Deuteronomy 3:11 For only Og king of Bashan remained of the remnant of giants; behold, his bedstead was a bedstead of iron; ... nine cubits was the length thereof, and four cubits the breadth of it, after the cubit of a man.

This “cubit of a man” implies that there was another cubit that was different in length, a “cubit of God”.

2 Chronicles 3:3 This is the foundation which Solomon laid for building the house of God: The length was sixty cubits (by cubits according to the former measure) and the width twenty cubits.

Here again we see God emphasizing “according to the former measure of the cubit”. Chronicles was revised under Ezra, after the Babylonian captivity. Kings was written much earlier, and makes no mention of a difference in cubits when it tells the same story.

Ezekiel 40:5, 41:8 … and in the man’s hand a measuring reed of six cubits long by the cubit and an hand breadth: … a full reed of six great cubits.

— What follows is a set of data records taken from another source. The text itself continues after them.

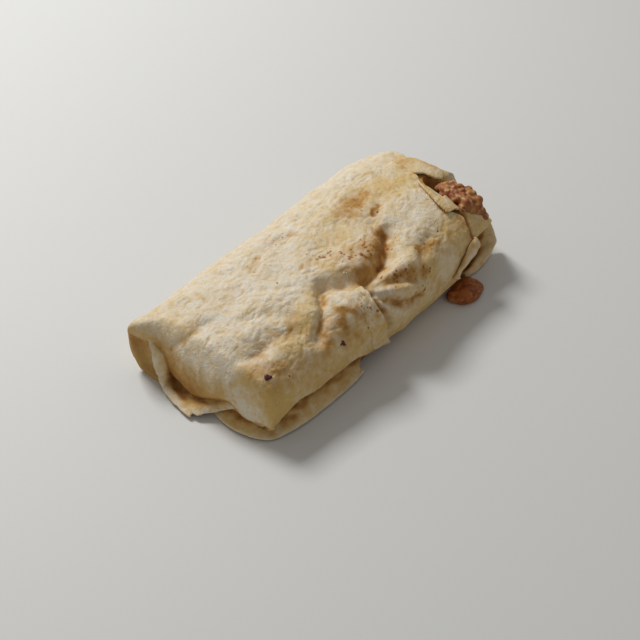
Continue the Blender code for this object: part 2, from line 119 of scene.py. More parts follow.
def section(x, angle, inset=0.0):
    back = curve(x, roll["stationX"], roll["backY"]) - inset
    front = curve(x, roll["stationX"], roll["frontY"]) + inset
    top = curve(x, roll["stationX"], roll["topZ"])
    belly = roll["belly"] * top
    c, s = np.cos(angle), np.sin(angle)
    power = np.where(s >= 0, 2 / roll["topRound"], 2 / roll["footRound"])
    y = (back + front) / 2 + (back - front) / 2 * np.sign(c) * np.abs(c) ** power
    z = belly + np.where(s >= 0, top - inset - belly, inset - belly) * np.abs(s) ** power
    return y, np.maximum(z - roll["sink"], inset)


def skinTables():  # angle and v, by x and by the share u of the way round
    steps, share = roll["aroundSteps"], roll["crownShare"]
    xs = np.linspace(roll["stationX"][0], roll["stationX"][-1], roll["alongSteps"])
    us = np.linspace(0, 1, steps)
    angles, vs = [], []
    for x in xs:
        lowFront = np.linspace(math.pi, 1.3 * math.pi, 4 * steps)
        edge = np.interp(-curve(x, roll["seamX"], roll["seamZ"]), -section(x, lowFront)[1], lowFront)
        angle, v = [], []
        for start, end, low, high in ((edge, math.pi / 2, 0, share),
                                      (math.pi / 2, math.radians(roll["footAngle"]), share, 1)):
            a = np.linspace(start, end, 4 * steps)
            y, z = section(x, a)
            run = np.concatenate(([0], np.cumsum(np.hypot(np.diff(y), np.diff(z)))))
            part = (us[(us > low if low else us >= low) & (us < high + 1e-9)] - low) / (high - low)
            angle.append(np.interp(part * run[-1], run, a))
            v.append(part * run[-1] - (0 if low else run[-1]))
        angles.append(np.concatenate(angle))
        vs.append(np.concatenate(v))
    return xs, us, np.array(angles), np.array(vs)


skinX, skinU, skinAngle, skinV = skinTables()


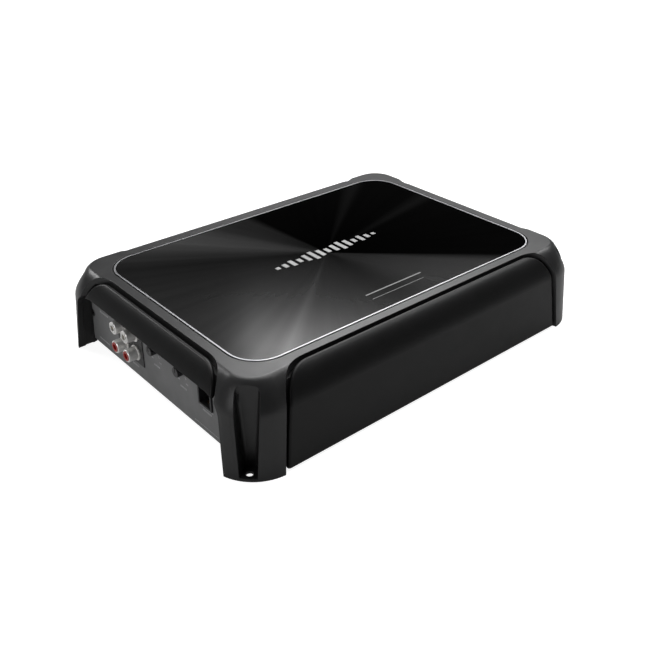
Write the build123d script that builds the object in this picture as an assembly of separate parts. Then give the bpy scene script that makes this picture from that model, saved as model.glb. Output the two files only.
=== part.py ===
from build123d import *

import math
import os

# Car amplifier: a moulded top cover with four corner posts over a finned heat sink,
# stepped covers on both long sides, an open connector bay under a hood at each end.
# Millimetres. Origin at the centre of the footprint, on the surface it stands on.
# X runs along the body (input end at -X, power end at +X), Z is up.

# ---- Driving dimensions -----------------------------------------------------------
LENGTH = 291.0         # over the full corner circles; the bays cut 1.25 mm off each end
WIDTH = 210.0          # likewise; the side openings cut 0.1 mm off each side
HEIGHT = 56.0

FOOT_R = 29.5          # plan radius of the corner posts at the floor
WAIST_R = 26.2         # the same radius where the shoulder starts
WAIST_Z = 38.0
TOP_R = 13.8           # and where the flat top starts
SHOULDER_ROUND = 0.3   # share of the shoulder that each of its two bends takes up
CORNER_X = LENGTH / 2 - FOOT_R
CORNER_Y = WIDTH / 2 - FOOT_R

SHELL = 3.2            # wall of the moulded cover
RECESS_FLOOR = 52.5    # the top panel lies on this face
FLOOR_UNDER = 50.5     # underside of that floor
RING_LENGTH = 241.5    # centre line of the bright trim ring
RING_WIDTH = 159.5
RING_R = 20.0
RING_LINE = 1.0        # width of the trim ring
RING_GAP = 0.9         # shadow gap outside the ring

GROOVE = 1.7           # shadow groove round the side covers and the hoods
GROOVE_DEPTH = 3.6
FLANGE_T = 4.4         # thickness of the flange that closes the groove from below
FLANGE_TUCK = 1.6      # how far it reaches under the frame
COVER_INSET = 0.7      # side covers and hoods sit this far inside the posts
SIDE_HALF_X = 118.0    # half length of a side opening at the floor
SIDE_EDGE_Y = 83.2     # its inner edge at the floor
SIDE_TAPER = 4.4       # degrees: the opening narrows upwards
SIDE_CORNER_R = 27.0
SIDE_BOTTOM = 2.0

HOOD_HALF_Y = 77.0
HOOD_EDGE_X = 128.9
HOOD_CORNER_R = 24.0
BAY_TOP = 42.8
BAY_FOOT_Y = 84.0      # half width of a bay at the floor
BAY_LEAN = 0.1285      # its posts lean in by this much per millimetre of height
BAY_CORNER_R = 10.0
HOOD_DROP_R = 16.0     # a hood's lower edge curves down this much more at its ends
BAY_WALL = 2.5
BAY_STEP = 0.7         # the lining steps back behind a rim
BAY_RIM_X = 139.0
COVER_EDGE_R = 1.5     # rounded edge of the side covers
HOOD_EDGE_R = 1.6      # and of the hoods

PLATE_X = 132.0        # outer face of the end plates
PLATE_T = 1.2
PLATE_HALF_Y = 84.2
POST_ROOM_Y = 84.5     # the screw channels keep outside this
PLATE_BOTTOM = 3.1
PLATE_TOP = 46.4

COVER_T = 1.2          # steel bottom cover
COVER_TOP = 3.0

SINK_HALF_X = PLATE_X - PLATE_T - 0.2
SINK_HALF_Y = 83.0
SINK_WALL = 4.0
SINK_TOP = 50.2
SINK_ROOF = 3.7
SINK_ROOF_HALF_X = 126.0
FIN_LENGTH = 196.0
FIN_REACH = 93.0

LEDGE = 1.8            # thickness of the foot at the bottom of each screw channel
CHANNEL_BACK = 17.6    # distance of its back wall from the corner centre
CHANNEL_TOP_W = 13.8   # widths of the back wall at the top and the foot
CHANNEL_FOOT_W = 7.2
CHANNEL_SPLAY = 7.0    # degrees: each side wall opens outwards
CHANNEL_CORNER_R = 2.4
CHANNEL_WALL = 2.2
FOOT_HOLE_X = 133.5
FOOT_HOLE_Y = 93.0
FOOT_HOLE_R = 2.15

BOARD_Z = 8.0
BOARD_T = 1.6
BOARD_TOP = BOARD_Z + BOARD_T
BOARD_HALF_X = 129.0
BOARD_HALF_Y = 78.0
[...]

God said to find the true cubit, you took one “common” cubit, and added the width of a hand – and that was what God meant when He said “cubit”. Ezekiel was writing from Babylon, so this would mean take the cubit they knew – the Babylonian cubit of about 21 inches – and add one handbreadth.

So clearly around the Babylonian captivity the cubit Israel was familiar with changed. God’s cubit was the larger, “great cubit”, one containing an additional handbreadth.